#### Stated exercise:
Set down exactly, please, each line from the one containing "reach = BALL_RADIUS + WALL" through the one containing "if empty is", both lines included, and no other line.
◆ ◆ ◆ ◆ ◆ ◆ ◆
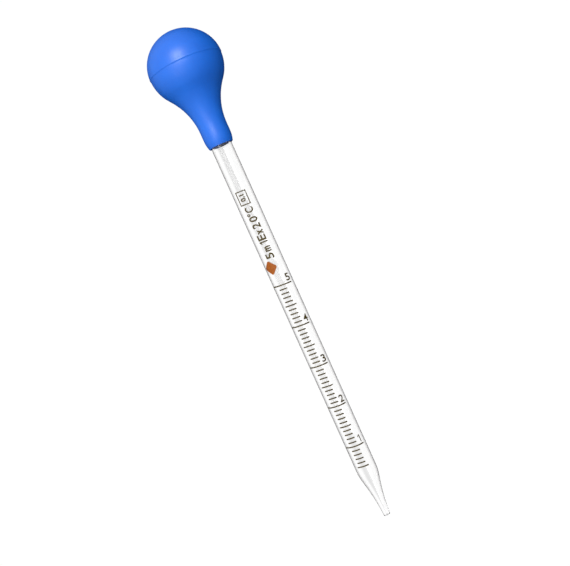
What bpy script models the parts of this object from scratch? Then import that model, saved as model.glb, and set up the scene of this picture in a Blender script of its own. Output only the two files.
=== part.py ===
"""Graduated glass dropper pipette with a rubber squeeze bulb.

The pipette stands upright on the world Z axis with its tip down. The origin is the
centre of the tip's end face. Lengths below are in millimetres and are turned into
metres by MM. Radii are measured from the pipette's axis.

Pieces: the drawn glass tube, the rubber bulb that grips its top end, and the two
opposite areas of the bulb's ball that the thumb and the finger press in.
"""

import math

import bpy

MM = 0.001

# Glass tube
TUBE_RADIUS = 4.925
BORE_RADIUS = 3.925
TUBE_TOP = 204.5
SHOULDER = 23.8  # height at which the tube starts to narrow
TIP_RADIUS = 1.55
ORIFICE_RADIUS = 0.55
TOP_LIP = 0.4  # radius of the fire-polished edges at the wide end
TIP_LIP = 0.3  # radius of the fire-polished edge at the tip
# Handles that shape the two taper curves, as (radius, height)
OUTER_HANDLES = ((TUBE_RADIUS, 19.0), (2.3, 14.0))
INNER_HANDLES = ((BORE_RADIUS, 18.6), (1.5, 13.5))

# Rubber bulb
FIT_GAP = 0.05  # radial gap that stands in for the stretched grip on the glass
GRIP_RADIUS = TUBE_RADIUS + FIT_GAP
NECK_RADIUS = 6.57
MOUTH = 187.6
MOUTH_RADIUS = 5.9  # outside radius just above the lip
MOUTH_ROUNDING = 4.8  # height over which the neck draws in towards the mouth
LIP_RADIUS = 0.45
NECK_TOP = 196.2  # height at which the neck starts to flare
BALL_CENTRE = 226.6
BALL_RADIUS = 17.6
CROWN_HEIGHT = 16.65  # the ball's upper half is a little flatter than a hemisphere
WALL = 2.0

# Press areas, two discs of the ball's wall facing -X and +X
PAD_RADIUS = 10.5
PAD_GAP = 0.3

SEGMENTS = 36
CUTTER_SEGMENTS = 48
MERGE = 1e-5  # metres


def clear_scene():
    for item in list(bpy.data.objects):
        bpy.data.objects.remove(item, do_unlink=True)


def new_collection(name):
    collection = bpy.data.collections.new(name)
    bpy.context.scene.collection.children.link(collection)
    return collection


def plain_material(name, colour, roughness, transmission=0.0):
    material = bpy.data.materials.new(name)
    material.use_nodes = True
    shader = material.node_tree.nodes["Principled BSDF"]
    shader.inputs["Base Color"].default_value = (*colour, 1.0)
    shader.inputs["Roughness"].default_value = roughness
    shader.inputs["Metallic"].default_value = 0.0
    shader.inputs["Transmission Weight"].default_value = transmission
    material.diffuse_color = (*colour, 1.0)
    return material


def arc(centre, radii, start, end, steps):
    """Points on an ellipse about centre, from start to end in degrees, both ends included."""
    points = []
    for i in range(steps + 1):
        angle = math.radians(start + (end - start) * i / steps)
        points.append((centre[0] + radii[0] * math.cos(angle), centre[1] + radii[1] * math.sin(angle)))
    return points


def bezier(start, handles, end, steps):
    """Points on a cubic Bezier curve, both ends included."""
    points = []
    for i in range(steps + 1):
        t = i / steps
        weights = ((1 - t) ** 3, 3 * t * (1 - t) ** 2, 3 * t**2 * (1 - t), t**3)
        corners = (start, *handles, end)
        points.append(tuple(sum(w * c[axis] for w, c in zip(weights, corners)) for axis in (0, 1)))
    return points


def flare_arc():
    """Centre, radius and angle of the concave flare that touches the neck and the ball.

    The centre lies level with the top of the neck. The angle, in degrees, is where the
    flare meets the ball, measured below the ball's equator.
    """
    rise = BALL_CENTRE - NECK_TOP
    radius = (NECK_RADIUS**2 + rise**2 - BALL_RADIUS**2) / (2 * (BALL_RADIUS - NECK_RADIUS))
    centre = (NECK_RADIUS + radius, NECK_TOP)
    angle = math.degrees(math.atan2(rise, centre[0]))
    return centre, radius, angle


def tube_profile():
    """Closed section of the glass, down the outside and back up the bore."""
    outer_top = arc((TUBE_RADIUS - TOP_LIP, TUBE_TOP - TOP_LIP), (TOP_LIP, TOP_LIP), 90, 0, 3)
    outer_end = (TIP_RADIUS, TIP_LIP)
    outer_taper = bezier((TUBE_RADIUS, SHOULDER), OUTER_HANDLES, outer_end, 10)
    tip_edge = arc((TIP_RADIUS - TIP_LIP, TIP_LIP), (TIP_LIP, TIP_LIP), 0, -90, 3)[1:]
    inner_taper = bezier((BORE_RADIUS, SHOULDER), INNER_HANDLES, (ORIFICE_RADIUS, 0.0), 10)
    inner_top = arc((BORE_RADIUS + TOP_LIP, TUBE_TOP - TOP_LIP), (TOP_LIP, TOP_LIP), 180, 90, 3)
    return outer_top + outer_taper + tip_edge + inner_taper[::-1] + inner_top


def bulb_outside():
    """Outside of the bulb, from the crown down to the flat ring of the mouth."""
    centre, radius, angle = flare_arc()
    crown = arc((0.0, BALL_CENTRE), (BALL_RADIUS, CROWN_HEIGHT), 90, 0, 12)
    crown[0] = (0.0, BALL_CENTRE + CROWN_HEIGHT)
    bowl = arc((0.0, BALL_CENTRE), (BALL_RADIUS, BALL_RADIUS), 0, -angle, 6)[1:]
    flare = arc(centre, (radius, radius), 180 - angle, 180, 8)[1:]
    # The neck draws in along a shallow arc that starts upright.
    inset = NECK_RADIUS - MOUTH_RADIUS
    lip_top = MOUTH + LIP_RADIUS
    height = MOUTH_ROUNDING - LIP_RADIUS
    bend = (inset**2 + height**2) / (2 * inset)
    sweep = math.degrees(math.asin(height / bend))
    neck = arc((NECK_RADIUS - bend, lip_top + height), (bend, bend), 0, -sweep, 4)
    lip = arc((MOUTH_RADIUS - LIP_RADIUS, lip_top), (LIP_RADIUS, LIP_RADIUS), 0, -90, 3)[1:]
    return crown + bowl + flare + neck + lip


def bulb_inside():
    """Inside of the bulb, from the mouth up the grip to the hollow's crown."""
    centre, radius, angle = flare_arc()
    radius += WALL
    grip_angle = math.degrees(math.acos((centre[0] - GRIP_RADIUS) / radius))
    flare = arc(centre, (radius, radius), 180 - grip_angle, 180 - angle, 5)
    hollow = BALL_RADIUS - WALL
    bowl = arc((0.0, BALL_CENTRE), (hollow, hollow), -angle, 0, 5)[1:]
    crown = arc((0.0, BALL_CENTRE), (hollow, CROWN_HEIGHT - WALL), 0, 90, 10)[1:]
    crown[-1] = (0.0, BALL_CENTRE + CROWN_HEIGHT - WALL)
    return [(GRIP_RADIUS, MOUTH)] + flare + bowl + crown


def turned(name, profile, base, material, collection, closed):
    """A profile of (radius, height) in mm turned about the upright axis through base."""
    mesh = bpy.data.meshes.new(name)
    points = [(r * MM, 0.0, (z - base) * MM) for r, z in profile]
    edges = [(i, i + 1) for i in range(len(points) - 1)]
    if closed:
        edges.append((len(points) - 1, 0))
    mesh.from_pydata(points, edges, [])
    piece = bpy.data.objects.new(name, mesh)
    piece.location = (0.0, 0.0, base * MM)
    piece.data.materials.append(material)
    collection.objects.link(piece)
    screw = piece.modifiers.new("turn", "SCREW")
    screw.axis = "Z"
    screw.angle = math.tau
    screw.steps = SEGMENTS
    screw.render_steps = SEGMENTS
    screw.use_merge_vertices = True
    screw.merge_threshold = MERGE
    screw.use_smooth_shade = True
    return piece


def cross_cylinder(name, radius, start, end, collection):
    """A cutter along X, level with the ball's centre, from start to end in mm."""
    bpy.ops.mesh.primitive_cylinder_add(
        vertices=CUTTER_SEGMENTS,
        radius=radius * MM,
        depth=abs(end - start) * MM,
        location=((start + end) / 2 * MM, 0.0, BALL_CENTRE * MM),
        rotation=(0.0, math.pi / 2, 0.0),
    )
    cutter = bpy.context.object
    cutter.name = name
    for owner in list(cutter.users_collection):
        owner.objects.unlink(cutter)
    collection.objects.link(cutter)
    cutter.hide_render = True
    cutter.display_type = "WIRE"
    return cutter


def cut(piece, cutter, operation):
    modifier = piece.modifiers.new(operation.lower(), "BOOLEAN")
    modifier.operation = operation
    modifier.solver = "EXACT"
    modifier.object = cutter


def build_tube(parts):
    glass = plain_material("clear_glass", (0.93, 0.95, 0.96), 0.03, transmission=1.0)
    turned("glass_tube", tube_profile(), 0.0, glass, parts, closed=True)


def build_bulb(parts, cutters):
    """The bulb's body and its two press areas, which slide along X through the ball's centre."""
    rubber = plain_material("blue_rubber", (0.02, 0.16, 0.62), 0.55)
    pressed_rubber = plain_material("blue_rubber_press_area", (0.03, 0.22, 0.72), 0.55)
    shell = bulb_outside() + bulb_inside()
    frame = bpy.data.objects.new("bulb_frame", None)
    frame.location = (0.0, 0.0, BALL_CENTRE * MM)
    parts.objects.link(frame)

    reach = BALL_RADIUS + WALL
    body = turned("bulb_body", shell, BALL_CENTRE, rubber, parts, closed=False)
    cut(body, cross_cylinder("press_openings", PAD_RADIUS + PAD_GAP, -reach, reach, cutters), "DIFFERENCE")
    pieces = [body]
    for name, side in (("bulb_thumb_side", -1), ("bulb_finger_side", 1)):
        pad = turned(name, shell, BALL_CENTRE, pressed_rubber, parts, closed=False)
        cut(pad, cross_cylinder(name + "_outline", PAD_RADIUS, 0.0, side * reach, cutters), "INTERSECT")
        pieces.append(pad)
    for piece in pieces:
        piece.parent = frame
        piece.location = (0.0, 0.0, 0.0)


clear_scene()
pipette_parts = new_collection("dropper_pipette")
pipette_cutters = new_collection("cutters")
build_tube(pipette_parts)
build_bulb(pipette_parts, pipette_cutters)
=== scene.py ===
"""Looks of the graduated dropper pipette: clear glass, blue rubber bulb, fired print.

Everything is in metres in the frame's own axes: +Z runs from the tip to the bulb and the
print faces -Y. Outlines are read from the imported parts, so the looks follow the model.
"""

import math

import bmesh
import bpy
import numpy as np
from mathutils import Matrix, Vector, interpolate
from mathutils.bvhtree import BVHTree


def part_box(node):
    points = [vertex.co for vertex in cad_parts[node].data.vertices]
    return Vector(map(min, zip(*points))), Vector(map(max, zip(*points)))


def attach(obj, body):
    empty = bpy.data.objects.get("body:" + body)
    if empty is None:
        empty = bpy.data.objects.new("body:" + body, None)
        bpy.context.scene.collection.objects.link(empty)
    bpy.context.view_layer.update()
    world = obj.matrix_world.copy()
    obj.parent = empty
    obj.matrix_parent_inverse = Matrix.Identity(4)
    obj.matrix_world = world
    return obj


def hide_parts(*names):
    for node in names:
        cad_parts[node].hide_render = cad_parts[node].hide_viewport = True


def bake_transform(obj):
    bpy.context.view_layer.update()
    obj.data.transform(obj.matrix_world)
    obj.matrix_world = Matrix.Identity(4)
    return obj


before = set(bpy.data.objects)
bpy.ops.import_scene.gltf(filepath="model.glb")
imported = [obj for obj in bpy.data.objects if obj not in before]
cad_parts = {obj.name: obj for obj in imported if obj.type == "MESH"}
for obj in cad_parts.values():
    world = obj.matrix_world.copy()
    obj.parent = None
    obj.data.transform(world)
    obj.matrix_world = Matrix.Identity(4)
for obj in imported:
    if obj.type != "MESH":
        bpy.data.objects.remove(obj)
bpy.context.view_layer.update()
glass_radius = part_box("glass_tube")[1].x

MM = 0.001
TOUCH = 1e-6  # metres
PLACES = 7  # decimals kept of a length in metres

# Turned surfaces
BULB_SIDES = 160
GLASS_SIDES = 128
BULB_STEP = 0.5 * MM
GLASS_STEP = 0.4 * MM
CORNER = 32.0  # an outline that turns by more degrees than this keeps its corner
STRAIGHT = 4.0  # a run this many times longer than its neighbour stays straight
FINE_BEND = 8.0  # elsewhere the outline turns by no more than this many degrees at a time
END_SHARE = 0.2  # the longest end piece of a straight run, as a share of it

# Mould's parting line round the ball
SEAM_REACH = 3.2 * MM  # the outline is finer this near to the line
SEAM_STEPS = 48
SEAM_ABOVE = (0.05 * MM, 0.45 * MM)  # how far the wall draws back, and over what height
SEAM_BELOW = (0.20 * MM, 0.30 * MM)
SEAM_FADE = 14 * MM  # the wall is back in place this far from the line

# The bulb is cut beside its neck, into a middle and the two sides where it is squeezed
NECK_REACH = 8 * MM  # how far up from the mouth the neck's width is read
NECK_GAP = 0.05 * MM
SAME_RADIUS = 0.01 * MM
FACES_X = 0.9999  # a face whose normal has this much X is one of the cuts

# Rubber, as (pale, deep)
SATIN_BLUE = ((0.0, 0.128, 0.65), (0.0, 0.108, 0.58))
SATIN_ROUGHNESS = 0.37
# painted shade: the inside of the bulb is the same blue rubber, coloured darker because it lies in
# shade
INSIDE_PAINTED_SHADE_BLUE = ((0.0, 0.04, 0.26), (0.0, 0.03, 0.20))
SHADED_ROUGHNESS = 0.8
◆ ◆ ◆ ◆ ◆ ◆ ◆
#### Response to this task:
    reach = BALL_RADIUS + WALL
    body = turned("bulb_body", shell, BALL_CENTRE, rubber, parts, closed=False)
    cut(body, cross_cylinder("press_openings", PAD_RADIUS + PAD_GAP, -reach, reach, cutters), "DIFFERENCE")
    pieces = [body]
    for name, side in (("bulb_thumb_side", -1), ("bulb_finger_side", 1)):
        pad = turned(name, shell, BALL_CENTRE, pressed_rubber, parts, closed=False)
        cut(pad, cross_cylinder(name + "_outline", PAD_RADIUS, 0.0, side * reach, cutters), "INTERSECT")
        pieces.append(pad)
    for piece in pieces:
        piece.parent = frame
        piece.location = (0.0, 0.0, 0.0)


clear_scene()
pipette_parts = new_collection("dropper_pipette")
pipette_cutters = new_collection("cutters")
build_tube(pipette_parts)
build_bulb(pipette_parts, pipette_cutters)
=== scene.py ===
"""Looks of the graduated dropper pipette: clear glass, blue rubber bulb, fired print.

Everything is in metres in the frame's own axes: +Z runs from the tip to the bulb and the
print faces -Y. Outlines are read from the imported parts, so the looks follow the model.
"""

import math

import bmesh
import bpy
import numpy as np
from mathutils import Matrix, Vector, interpolate
from mathutils.bvhtree import BVHTree


def part_box(node):
    points = [vertex.co for vertex in cad_parts[node].data.vertices]
    return Vector(map(min, zip(*points))), Vector(map(max, zip(*points)))


def attach(obj, body):
    empty = bpy.data.objects.get("body:" + body)
    if empty is None:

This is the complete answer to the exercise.